If this is your father, I am so sorry. Even if it is not, I am so sorry. Right now I wonder how you are feeling. Have you lost him, or is he still in your life? Did you ever know him? If you did, then you have your own stories with him and from him: things he did and said to you, the memories from his own life he would reminisce about until they became your own stories. They don’t have to be the same as mine; there doesn’t need to be a card game under a Christmas tree. It doesn’t matter. I’m not going to say that “they really are all the same” because they’re not. My dad grew up poor and then he became comfortably middle class and then he died fairly poor again. He had a lot of privileges (his race, his gender, his education, his nationality) but lacked some others (his father was cold and unloving, he struggled with feeling like a hick his entire life, he was painfully shy). Maybe your dad grew up in the dirt, or under a railroad bridge, or maybe he is from Greenwich, Connecticut, and his car bears his initials in semaphore tiles on the driver’s side door. Maybe he is from another place whose class and privilege markers I don’t even know enough about to invoke. Maybe he loved you and maybe he didn’t. And maybe you were never sure. But one thing I bet is the same is the fact of the stories, their existence, and that they mean something to you. I don’t mean this to be simplistic or a cliché, but it is simple I think. Unless something goes terribly awry, you will lose him if you haven’t already. I am not saying this to be cruel.

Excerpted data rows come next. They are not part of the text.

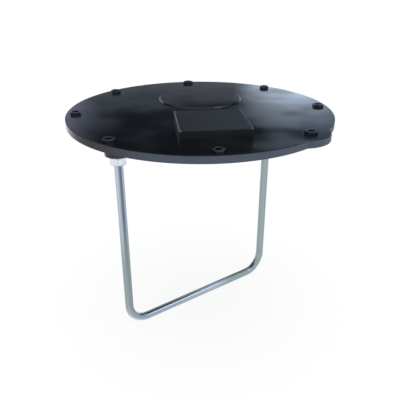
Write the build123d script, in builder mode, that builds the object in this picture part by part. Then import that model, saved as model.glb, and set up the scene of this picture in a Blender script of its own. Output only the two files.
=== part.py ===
# Tank manway cover: a round moulded plate with a U-shaped steel bail hung under it.
# Millimetres, +Z up. The origin is the bolt circle's centre, level with the rim's seating face.
import os
from math import cos, radians, sin, sqrt

from build123d import *

os.makedirs("parts", exist_ok=True)

# Plate
plate_radius = 200.0
rim_thickness = 10.0
recess_depth = 2.0            # the skin inside the spigot is thinner than the rim by this
top_edge_radius = 0.9
ear_radius = 44.5             # lifting ear on the rim
ear_setback = 34.0            # its centre's distance inside the plate's edge
ear_angle = -45.0
disc_radius = 67.0            # raised round field behind the middle
disc_height = 1.6
disc_draft = 30.0
disc_centre = (8.5, 71.0)

# Closing holes and their bushes
bush_count = 8
bush_inset = 14.5             # bolt circle inside the plate's edge
bush_bore = 10.0              # coarse hole for an M8 screw
bush_hex = 15.0               # across flats
bush_hex_height = 3.8
bush_shank = 13.0
bush_edge = 0.6
bush_fit = 0.05

# Seal and its groove
groove_gap = 4.0              # wall between the bush holes and the groove
groove_width = 12.0
groove_depth = 2.5
gasket_thickness = 4.5
gasket_clearance = 0.1
gasket_lip = 1.0

# Spigot and ribs underneath
spigot_gap = 3.0              # land between the groove and the spigot
spigot_wall = 5.0
spigot_depth = 12.0
rib_count = 6
rib_thickness = 4.0
rib_depth = 9.0
hub_radius = 26.0
hub_wall = 5.0
overlap = 1.0                 # ribs and bosses run this far into the skin

# Bail
bar_radius = 6.5
thread_radius = 7.0           # rolled thread, larger than the bar
thread_end = 1.2              # chamfer on its end
bail_angle = 29.3             # direction of the bail's plane, from +X
leg_inset = 17.0              # each leg's distance inside the spigot's outside
bail_drop = 328.0             # seating face to the bar's centreline
bend_radius = 34.0
boss_depth = 30.5
boss_wall = 10.0
boss_draft = 1.5
insert_wall = 2.5
insert_length = 24.0
end_gap = 1.0                 # from the bar's end to the top of the insert
fit_clearance = 0.05
washer_margin = 7.0
washer_thickness = 2.5
washer_clearance = 0.5
nut_gap = 0.3
nut_hex = 22.0
nut_height = 11.0
nut_edge = 1.1

# Block on the top
block_side = 96.0
block_height = 11.5
block_centre = (5.0, -89.5)
block_edge = 0.8
block_corner = 1.5
screw_spacing = 66.0
screw_radius = 2.1
screw_head_radius = 4.5
screw_head_height = 2.6
screw_engagement = 6.5
screw_hole_clearance = 0.4
slot_width = 1.2
slot_depth = 1.0

# What follows from the sizes above
plate_top = rim_thickness
bush_circle_radius = plate_radius - bush_inset
groove_outer = bush_circle_radius - bush_shank / 2 - groove_gap
groove_inner = groove_outer - groove_width
spigot_radius = groove_inner - spigot_gap
spigot_inner = spigot_radius - spigot_wall
ear_centre_radius = plate_radius - ear_setback
leg_radius = spigot_radius - leg_inset
leg_x = leg_radius * cos(radians(bail_angle))
leg_y = leg_radius * sin(radians(bail_angle))
insert_radius = thread_radius + insert_wall
boss_radius = insert_radius + boss_wall
boss_bottom = -boss_depth
bar_top = boss_bottom + insert_length - end_gap
washer_bottom = boss_bottom - washer_thickness
nut_top = washer_bottom - nut_gap
nut_bottom = nut_top - nut_height
screw_length = plate_top - recess_depth + screw_engagement
skin_bottom = recess_depth
sides = {"left": -1, "right": 1}


def hexagon(across_flats, rotation=0.0):
    return RegularPolygon(across_flats / sqrt(3), 6, rotation=rotation)


def legs():
    return PolarLocations(leg_radius, 2, start_angle=bail_angle)


def screw_grid():
    return GridLocations(screw_spacing, screw_spacing, 2, 2)


# The plate: one moulding with its ear, spigot, ribs, bosses and raised disc
with BuildPart() as cover_plate:
    with BuildSketch():
        Circle(plate_radius)
        with PolarLocations(ear_centre_radius, 1, start_angle=ear_angle):
            Circle(ear_radius)
    extrude(amount=rim_thickness)
    fillet(cover_plate.edges().group_by(Axis.Z)[-1], top_edge_radius)
    # raised disc
    with BuildSketch(Plane.XY.offset(plate_top)):
        with Locations(disc_centre):
            Circle(disc_radius)
    extrude(amount=disc_height, taper=disc_draft)
    # spigot that centres the cover in the tank's opening, and the thinner skin inside it
    with BuildSketch(Plane.XY.offset(-spigot_depth)):
        Circle(spigot_radius)
    extrude(amount=spigot_depth)
    with BuildSketch(Plane.XY.offset(-spigot_depth)):
        Circle(spigot_inner)
    extrude(amount=spigot_depth + recess_depth, mode=Mode.SUBTRACT)
    # seal groove
    with BuildSketch():
        Circle(groove_outer)
        Circle(groove_inner, mode=Mode.SUBTRACT)
    extrude(amount=groove_depth, mode=Mode.SUBTRACT)
    # ribs from a middle hub to the spigot
    with BuildSketch(Plane.XY.offset(-rib_depth)):
        with PolarLocations((hub_radius + spigot_inner) / 2, rib_count, start_angle=bail_angle):
            Rectangle(spigot_inner - hub_radius + spigot_wall, rib_thickness)
        Circle(hub_radius)
        Circle(hub_radius - hub_wall, mode=Mode.SUBTRACT)
    extrude(amount=rib_depth + skin_bottom + overlap)
    # bosses that take the bail's inserts
    with BuildSketch(Plane.XY.offset(skin_bottom + overlap)):
        with legs():
            Circle(boss_radius)
    extrude(amount=boss_bottom - skin_bottom - overlap, taper=boss_draft)
    with BuildSketch(Plane.XY.offset(boss_bottom)):
        with legs():
            Circle(insert_radius)
    extrude(amount=insert_length, mode=Mode.SUBTRACT)
    # holes for the bushes and for the block's screws
    with BuildSketch():
        with PolarLocations(bush_circle_radius, bush_count):
            Circle(bush_shank / 2)
        with Locations(block_centre):
            with screw_grid():
                Circle(screw_radius + screw_hole_clearance)
    extrude(amount=plate_top, mode=Mode.SUBTRACT)
cover_plate.part.label = "cover_plate"
export_step(cover_plate.part, "parts/cover_plate.step")

# Hexagonal bushes: each takes the clamping load of a closing screw past the plastic
bush_names = ["right", "back_right", "back", "back_left", "left", "front_left", "front",
              "front_right"]
for index, place in enumerate(bush_names):
    turn = Rot(0, 0, 360 / bush_count * index)
    with BuildPart() as bush:
        with BuildSketch(turn * Pos(bush_circle_radius, 0, plate_top)):
            hexagon(bush_hex, rotation=30)
        extrude(amount=bush_hex_height)
        with BuildSketch(turn * Pos(bush_circle_radius, 0, 0)):
            Circle(bush_shank / 2 - bush_fit)
        extrude(amount=plate_top)
        with BuildSketch(turn * Pos(bush_circle_radius, 0, 0)):
            Circle(bush_bore / 2)
        extrude(amount=plate_top + bush_hex_height, mode=Mode.SUBTRACT)
        chamfer(bush.edges().group_by(Axis.Z)[-1], bush_edge)
    bush.part.label = f"hex_bush_{place}"
    export_step(bush.part, f"parts/hex_bush_{place}.step")

# Seal ring, standing proud of the rim's seating face
with BuildPart() as rim_gasket:
    with BuildSketch(Plane.XY.offset(groove_depth - gasket_thickness)):
        Circle(groove_outer - gasket_clearance)
        Circle(groove_inner + gasket_clearance, mode=Mode.SUBTRACT)
    extrude(amount=gasket_thickness)
    fillet(rim_gasket.edges().group_by(Axis.Z)[0], gasket_lip)
rim_gasket.part.label = "rim_gasket"
export_step(rim_gasket.part, "parts/rim_gasket.step")

# Bail: one round bar bent to a U, with a rolled thread on each end
bail_plane = Plane(origin=(0, 0, 0), x_dir=(leg_x, leg_y, 0), z_dir=(leg_y, -leg_x, 0))
with BuildPart() as bail_rod:
    with BuildLine(bail_plane):
        path = FilletPolyline((-leg_radius, nut_bottom), (-leg_radius, -bail_drop),
                              (leg_radius, -bail_drop), (leg_radius, nut_bottom),
                              radius=bend_radius)
    with BuildSketch(Plane(origin=path @ 0, z_dir=path % 0)):
        Circle(bar_radius)
    sweep()
    with BuildSketch(Plane.XY.offset(nut_bottom)):
        with legs():
            Circle(thread_radius)
    extrude(amount=bar_top - nut_bottom)
    chamfer(bail_rod.edges().group_by(Axis.Z)[-1], thread_end)
bail_rod.part.label = "bail_rod"
export_step(bail_rod.part, "parts/bail_rod.step")

for side, sign in sides.items():
    leg = Pos(sign * leg_x, sign * leg_y, 0)

    # threaded insert, moulded into the boss
    with BuildPart() as insert:
        with BuildSketch(leg * Pos(0, 0, boss_bottom)):
            Circle(insert_radius - fit_clearance)
            Circle(thread_radius + fit_clearance, mode=Mode.SUBTRACT)
        extrude(amount=insert_length)
    insert.part.label = f"bail_insert_{side}"
    export_step(insert.part, f"parts/bail_insert_{side}.step")

    with BuildPart() as washer:
        with BuildSketch(leg * Pos(0, 0, washer_bottom)):
            Circle(thread_radius + washer_margin)
            Circle(thread_radius + washer_clearance, mode=Mode.SUBTRACT)
        extrude(amount=washer_thickness)
    washer.part.label = f"bail_washer_{side}"
    export_step(washer.part, f"parts/bail_washer_{side}.step")

    # lock nut: a round blank with chamfered ends, cut to a hexagon
    with BuildPart() as nut:
        with BuildSketch(leg * Pos(0, 0, nut_bottom)):
            Circle(nut_hex / sqrt(3))
        extrude(amount=nut_height)
        chamfer(nut.edges(), nut_edge)
        with BuildSketch(leg * Pos(0, 0, nut_bottom)):
            hexagon(nut_hex, rotation=bail_angle)
        extrude(amount=nut_height, mode=Mode.INTERSECT)
        with BuildSketch(leg * Pos(0, 0, nut_bottom)):
            Circle(thread_radius + fit_clearance)
        extrude(amount=nut_height, mode=Mode.SUBTRACT)
    nut.part.label = f"lock_nut_{side}"
    export_step(nut.part, f"parts/lock_nut_{side}.step")

# Square block, screwed down from underneath
with BuildPart() as top_block:
    with BuildSketch(Plane.XY.offset(plate_top)):
        with Locations(block_centre):
            RectangleRounded(block_side, block_side, block_corner)
    extrude(amount=block_height)
    chamfer(top_block.edges().group_by(Axis.Z)[-1], block_edge)
    with BuildSketch(Plane.XY.offset(plate_top)):
        with Locations(block_centre):
            with screw_grid():
                Circle(screw_radius + fit_clearance)
    extrude(amount=screw_engagement + end_gap, mode=Mode.SUBTRACT)
top_block.part.label = "top_block"
export_step(top_block.part, "parts/top_block.step")

with BuildPart() as block_screws:
    with BuildSketch(Plane.XY.offset(skin_bottom - screw_head_height)):
        with Locations(block_centre):
            with screw_grid():
                Circle(screw_head_radius)
    extrude(amount=screw_head_height)
    chamfer(block_screws.edges().group_by(Axis.Z)[0], slot_depth / 2)
    with BuildSketch(Plane.XY.offset(skin_bottom)):
        with Locations(block_centre):
            with screw_grid():
                Circle(screw_radius)
    extrude(amount=screw_length)
    # cross slots for a screwdriver
    with BuildSketch(Plane.XY.offset(skin_bottom - screw_head_height)):
        with Locations(block_centre):
            with screw_grid():
                Rectangle(screw_head_radius, slot_width)
                Rectangle(slot_width, screw_head_radius)
    extrude(amount=slot_depth, mode=Mode.SUBTRACT)
block_screws.part.label = "block_screws"
export_step(block_screws.part, "parts/block_screws.step")
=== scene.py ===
from math import atan2, cos, radians, sin

import bmesh
import bpy
from mathutils import Matrix, Vector


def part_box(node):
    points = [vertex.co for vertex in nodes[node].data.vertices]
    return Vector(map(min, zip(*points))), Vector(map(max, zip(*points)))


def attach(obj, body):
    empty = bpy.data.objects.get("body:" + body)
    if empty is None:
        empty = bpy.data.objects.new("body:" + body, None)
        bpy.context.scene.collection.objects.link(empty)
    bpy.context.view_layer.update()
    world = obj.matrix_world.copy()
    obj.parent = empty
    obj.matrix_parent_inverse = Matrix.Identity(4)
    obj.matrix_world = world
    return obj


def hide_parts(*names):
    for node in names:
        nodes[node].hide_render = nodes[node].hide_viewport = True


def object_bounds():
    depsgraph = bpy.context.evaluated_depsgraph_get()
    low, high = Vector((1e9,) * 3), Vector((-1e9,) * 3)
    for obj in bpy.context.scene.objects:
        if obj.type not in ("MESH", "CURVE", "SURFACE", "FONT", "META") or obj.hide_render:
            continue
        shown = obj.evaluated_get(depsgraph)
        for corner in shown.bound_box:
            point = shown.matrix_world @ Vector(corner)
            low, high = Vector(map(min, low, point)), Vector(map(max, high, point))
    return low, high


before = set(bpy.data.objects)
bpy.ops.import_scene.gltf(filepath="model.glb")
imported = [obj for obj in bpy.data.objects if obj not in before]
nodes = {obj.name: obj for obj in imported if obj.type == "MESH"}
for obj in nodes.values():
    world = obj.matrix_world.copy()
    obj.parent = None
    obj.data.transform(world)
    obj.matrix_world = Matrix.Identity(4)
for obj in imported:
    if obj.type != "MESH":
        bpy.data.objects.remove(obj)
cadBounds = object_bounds()
print("frame loaded:", len(nodes), "nodes")

mm = 0.001


def linear(hexColour):
    # sRGB hex to the linear colour that sockets hold
    channels = [int(hexColour[i:i + 2], 16) / 255 for i in (1, 3, 5)]
    return tuple(c / 12.92 if c <= 0.04045 else ((c + 0.055) / 1.055) ** 2.4
                 for c in channels) + (1.0,)


def addNode(tree, kind, settings=None, links=None):
    # one node, its settings by attribute or input, and the outputs that feed its inputs
    made = tree.nodes.new(kind)
    for key, value in (settings or {}).items():
        if isinstance(key, str) and hasattr(made, key):
            setattr(made, key, value)
        else:
            made.inputs[key].default_value = value
    for key, source in (links or {}).items():
        tree.links.new(source, made.inputs[key])
    return made


def newMaterial(name):
    material = bpy.data.materials.new(name)
    material.use_nodes = True
    material.node_tree.nodes.clear()
    return material, material.node_tree


def newPiece(name, mesh, material):
    # a finished piece at the origin, its place in its mesh
    data = bpy.data.meshes.new(name)
    mesh.to_mesh(data)
    mesh.free()
    data.materials.append(material)
    piece = bpy.data.objects.new(name, data)
    bpy.context.scene.collection.objects.link(piece)
    return piece


def paint(material, *names):
    for name in names:
        mesh = nodes[name].data
        mesh.materials.clear()
        mesh.materials.append(material)


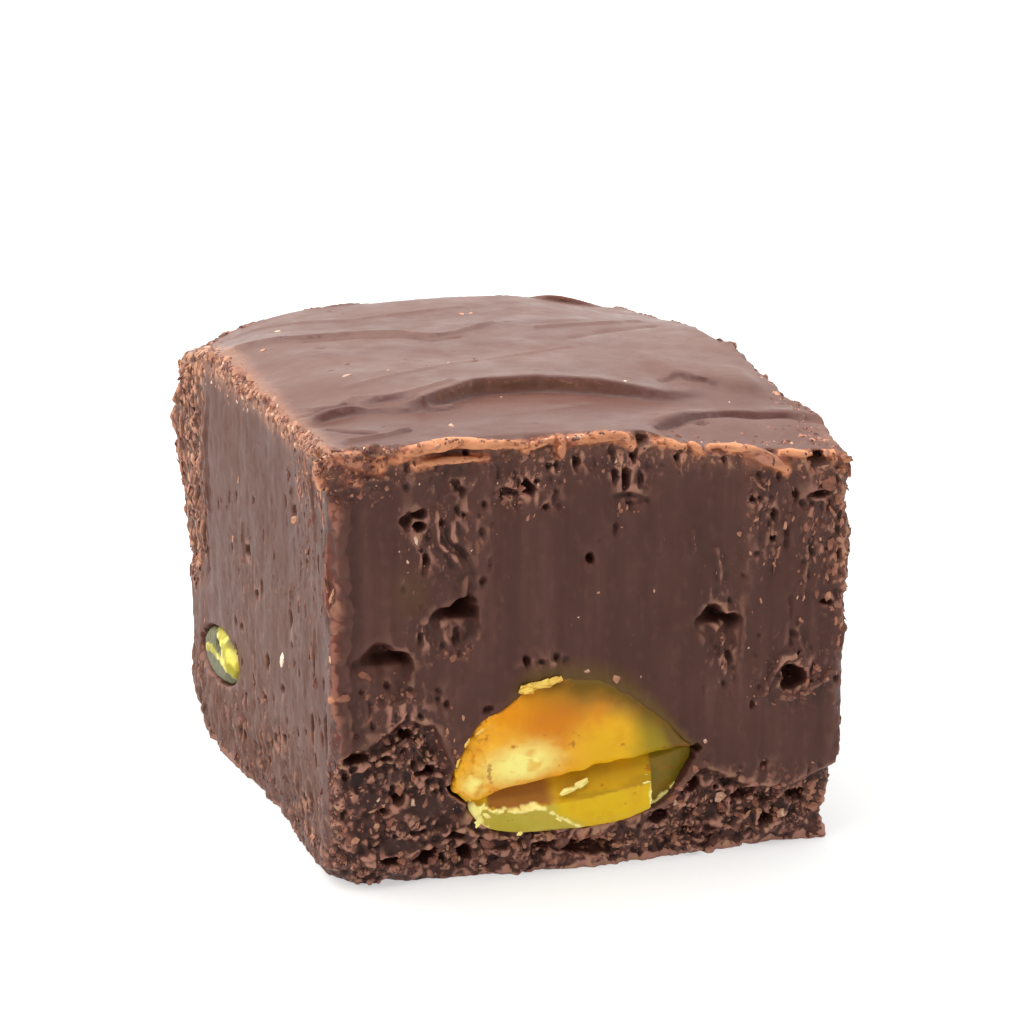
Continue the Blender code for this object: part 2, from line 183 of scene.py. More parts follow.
# Ridges and creases by side: half width, height (a crease is negative), then points across and up
SEAMS = [
    ("top", (0.5, 0.24, (1.8, 7.8), (2.9, 8.35), (4, 8.4), (5.6, 8.1), (6.9, 7.8), (8.5, 7.75), (9.6, 8)),
        (0.6, -0.24, (1.4, 9), (3.2, 9.1), (5.4, 8.9), (7.4, 8.5)), (0.4, 0.18, (1.6, 11), (2.6, 10),
        (3.6, 9.3), (4.5, 10.2), (6.2, 9.3), (7.7, 9.4), (10.5, 11.1)), (0.4, 0.14, (1.5, 26.4),
        (5.1, 25.6), (8.3, 26.2), (11.3, 25.6), (12.8, 23.6), (14.6, 24.2), (17.5, 26.4)), (0.3, -0.12,
        (5.1, 24.6), (8.3, 25.1), (11.3, 24.4), (12.6, 22.4), (14.4, 23)), (0.5, 0.12, (19.8, 24.3),
        (23.2, 24.7), (26.9, 25.8)), (0.5, -0.1, (20.9, 20.9), (24.1, 22.4), (27, 23.4)), (0.35, -0.1,
        (12.1, 5.6), (14.2, 6.3), (17.5, 7.6)), (0.4, -0.38, (2.1, 5.1), (2.9, 4), (4, 3.3)), (0.35, 0.22,
        (2.2, 1.7), (4, 2.2), (5.9, 3.3)), (0.35, -0.2, (19.4, 1.9), (21.1, 3.1), (22.4, 4.1),
        (24.4, 4.7), (25.9, 4.4), (28, 4.6), (29.6, 3.7)), (0.4, 0.08, (19.6, 2.9), (21.1, 4), (22.4, 5),
        (24.4, 5.6), (25.9, 5.2), (28, 5.4), (29.6, 4.5)), (0.3, 0.06, (5, 12.6), (12, 16), (20, 18.4)),
        (0.5, 0.08, (3, 33), (9, 31), (17, 32))),
    ("front", (0.3, 0.26, (6.5, 21), (6.6, 19.2), (7.5, 18.3), (8.1, 17.3), (7.9, 16.3)), (0.35, -0.22,
        (6.9, 20.6), (7.1, 19.4), (8, 18.5), (8.5, 17.4), (8.3, 16.2)), (0.22, 0.2, (1.2, 22.4),
        (2.6, 22.9), (3.9, 22.9)), (0.25, 0.22, (23.8, 14.2), (23.8, 12.6), (23.7, 11.5)), (0.2, 0.2,
        (8.75, 15.6), (8.75, 14.6), (8.7, 13.8)), (0.25, 0.2, (5.05, 13.2), (5.05, 12.2), (5, 11.4)),
        (0.2, 0.18, (20.8, 18.8), (20.8, 17.4)), (0.2, 0.18, (22.2, 17.6), (22.4, 16.4), (22.5, 15)),
        (0.25, 0.3, (24.1, 21.5), (24.6, 20.9), (25, 20.7)), (0.2, 0.26, (24.65, 19.9), (24.35, 19.1)),
        (0.2, 0.24, (25.5, 17.7), (25.5, 16.5)), (0.2, 0.26, (26.4, 19.2), (26.1, 18.6)), (0.22, -0.35,
        (26.3, 18.5), (26.25, 17.4)), (0.22, -0.4, (27.7, 17.9), (27.75, 16.9)), (0.18, 0.24,
        (27.5, 16.9), (27.35, 15.6), (27.3, 14.5)), (0.2, 0.26, (27.55, 19.1), (27.8, 20), (28.4, 19.95),
        (28.45, 19)), (0.2, 0.24, (27.2, 13.2), (26.95, 12.7), (27.45, 11.2)), (0.25, -0.22, (26.6, 14.6),
        (26.65, 11.9)), (0.2, 0.2, (22.6, 12.6), (22.7, 10.6)), (0.3, 0.3, (25, 9.2), (25.6, 10.4),
        (26.2, 11.2), (27.2, 11.2)), (0.3, 0.3, (26, 8.9), (27.2, 8.8), (28.2, 9.4), (29.2, 10))),
    ("left", (0.25, 0.2, (4.1, 22.1), (3.6, 20.4), (3.5, 18.9)), (0.2, 0.18, (1.4, 18.6), (1.3, 16.4)),
        (0.2, 0.16, (4.1, 13.8), (4.3, 11.6), (3.6, 10.8)), (0.2, 0.15, (9.4, 15), (9.9, 13)), (0.2, 0.16,
        (19.6, 16), (19.4, 13.6)), (0.25, 0.2, (27.4, 21.8), (27.8, 18), (27.2, 14.8)), (0.2, -0.12,
        (26.8, 22), (27.2, 18.4), (26.7, 15.6))),
    ("right", (0.25, 0.2, (6, 21), (6.2, 17.5)), (0.2, 0.2, (12.5, 17), (12.3, 13.2)), (0.25, 0.2,
        (20, 20.5), (20.3, 16)), (0.2, 0.2, (31, 19), (30.6, 14))),
    ("back", (0.25, 0.2, (5, 20), (5.2, 16.5)), (0.2, 0.2, (16.5, 13), (16.4, 9.6)), (0.25, 0.2,
        (24, 20.5), (24.2, 15.5))),
]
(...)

And then the stories will mean even more to you than they do now because they will not change from then on: they will thicken and congeal and set like aspic. They might jiggle a bit, but only because you got something wrong, you introduced some new detail or misremembered something slightly. It will not be his fault, because he is gone. And eventually your idea of him will dilute and grow diffuse until the molecules of your memory merge with your idea of fathers in general. And then maybe his picture will end up in a stranger’s closet, and his face will make her think of her own father, and that will be enough.